From here we headed to the National Museum of Cambodia which we could have actually walked to from the hotel if needed as it was just round the corner, I’d stumbled across it the previous evening on a stroll having had a tactical nap and shower after the flight over. It’s a terracotta coloured building built in the early 20th century with a beautiful courtyard garden. The sculptures from across the centuries are in chronological order and we had our own guide that showed us round with our own commentary. It seemed that the majority of the pieces had come from Angkor Wat and surrounding temples which kind of made you wonder of the was actually anything of any significance left at the sites! Many Buddha, Vishnu, Shiva, Laksmi statues, enough to make you feel some what lackadaisical about them come the end of the tour. I’m sure that they will feel more beautiful and relevant when we see any at the temples themselves later on in the week. The religion in Cambodia is a real mid of Hindu and Buddhism as far as I can work out, quite confusing initially to be seeing Vishnu statues in a country I thought was Buddhist bit according to our guide they celebrate all gods. Buddha is seen usually in 4 different forms, teaching, meditating, and I can’t remember the other two (will fill in later!) and we saw enough of each in the museum to sink a ship!! It was getting ridiculously hot by this stage but we still had one more thing to visit before our lunch stop Wat Phnom which we got back on the bus to head out to.

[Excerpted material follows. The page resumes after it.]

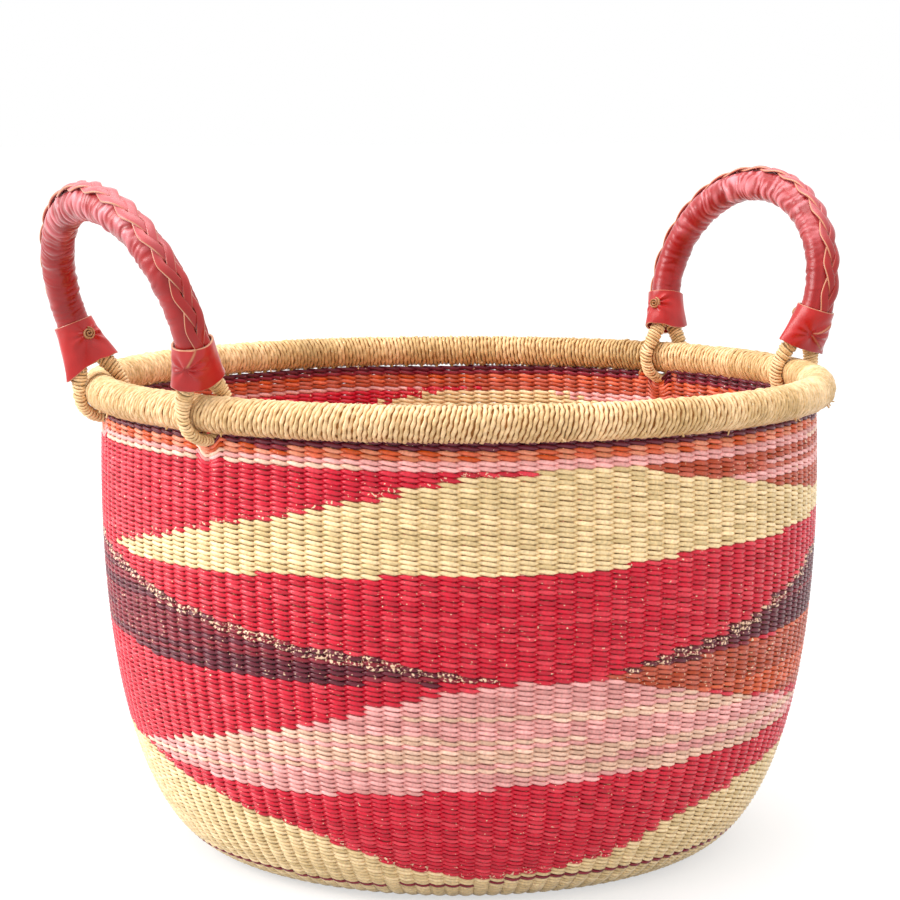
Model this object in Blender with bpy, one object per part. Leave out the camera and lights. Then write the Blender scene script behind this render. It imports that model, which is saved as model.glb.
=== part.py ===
"""A round bolga basket: a twined straw body, a bound rim roll and two swinging leather handles.

Metres, +Z up. The origin is on the floor under the middle of the basket, and the two handles
stand over -X (left) and +X (right). Each handle is built once in the frame of its own hinge,
whose line runs along Y through the middle of the rim roll, and both sides share its meshes.
"""

import math

import bmesh
import bpy
from mathutils import Vector

# Woven body
RIM_RADIUS = 0.195  # basket axis to the middle of the rim roll
RIM_HEIGHT = 0.249  # floor to the middle of the rim roll
FOOT_RADIUS = 0.130  # the flat underside
WEAVE_THICKNESS = 0.0055  # two twined strands over a stake
WALL_SET_IN = 0.0005  # outer face of the wall behind the middle of the roll
FOOT_SWEEP = 0.0405  # how far the foot runs out before the wall turns up
BELLY_SWEEP = 0.1518  # how far the upper wall runs down before it turns in
BELLY_BULGE = 0.0065  # how far that run swells past the top of the wall
TOP_ROUND = 0.0012  # rounding of the last woven row
FLOOR_RISE = 0.0015  # the started middle of the base, thicker than the rest
FLOOR_START_RADIUS = 0.018

# Stakes
STAKE_COUNT = 128
STAKE_WIDTH = 0.0026
STAKE_DEPTH = 0.0026
BARE_STAKE = 0.0012  # bare length between the weave and the roll

# Rim roll
ROLL_RADIUS = 0.0095
BINDING_THICKNESS = 0.0014

# Leather handle
FOOT_HALF_SPAN = 0.0612  # handle's middle to the middle of a foot, along the hinge
HANDLE_RISE = 0.107  # hinge to the top of the arch's centre line
HANDLE_BOW = 0.0098  # how far the arch swells past its feet
BOW_START = 0.005  # hinge to where the feet begin to splay
BOW_HEIGHT = 0.0455  # hinge to the widest place of the arch
LEFT_LEAN = math.radians(18)  # outwards from upright, at rest
RIGHT_LEAN = math.radians(12)
SLEEVE_RADIUS = 0.0088
SLEEVE_LEATHER = 0.0014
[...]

Wat Phnom is the only ‘hill’ in the city standing at 27m high on top of which is a Buddhist temple and multiple shrines at which there were many of the locals laying gifts to Buddha and to other gods as it is new year this evening. Lions and naga (a mythical serpent) adorn the eastern staircase which was how we accessed the temple. Many of the locals come here to wish for good luck and if it comes true then return to bestow gifts to the gods such as lotus flowers, fruit, suckling pig (this might have been an exception to the rule tho!) they also set free birds to take away their bad luck (they often return to the cages as they are trained to so the guide book tells me). It was ridiculously busy and there were numerous beggars and so on trying to sell us things with signs in English about how they are trying to make a living. On the one hand one wanted to buy abut the cautious soul in me avoided like the plague, mindful of tourist scams and the fact that is then be surrounded by others trying to sell me similar things.
Lunch was on route to our afternoon cultural activity that I was mentally preparing myself for. I tried the fish amok as recommended by H to try as it was delicious. Made with quite a meaty white fish it’s a very flagrant mild current with a lot of lemongrass. I rather liked it – for a fish dish!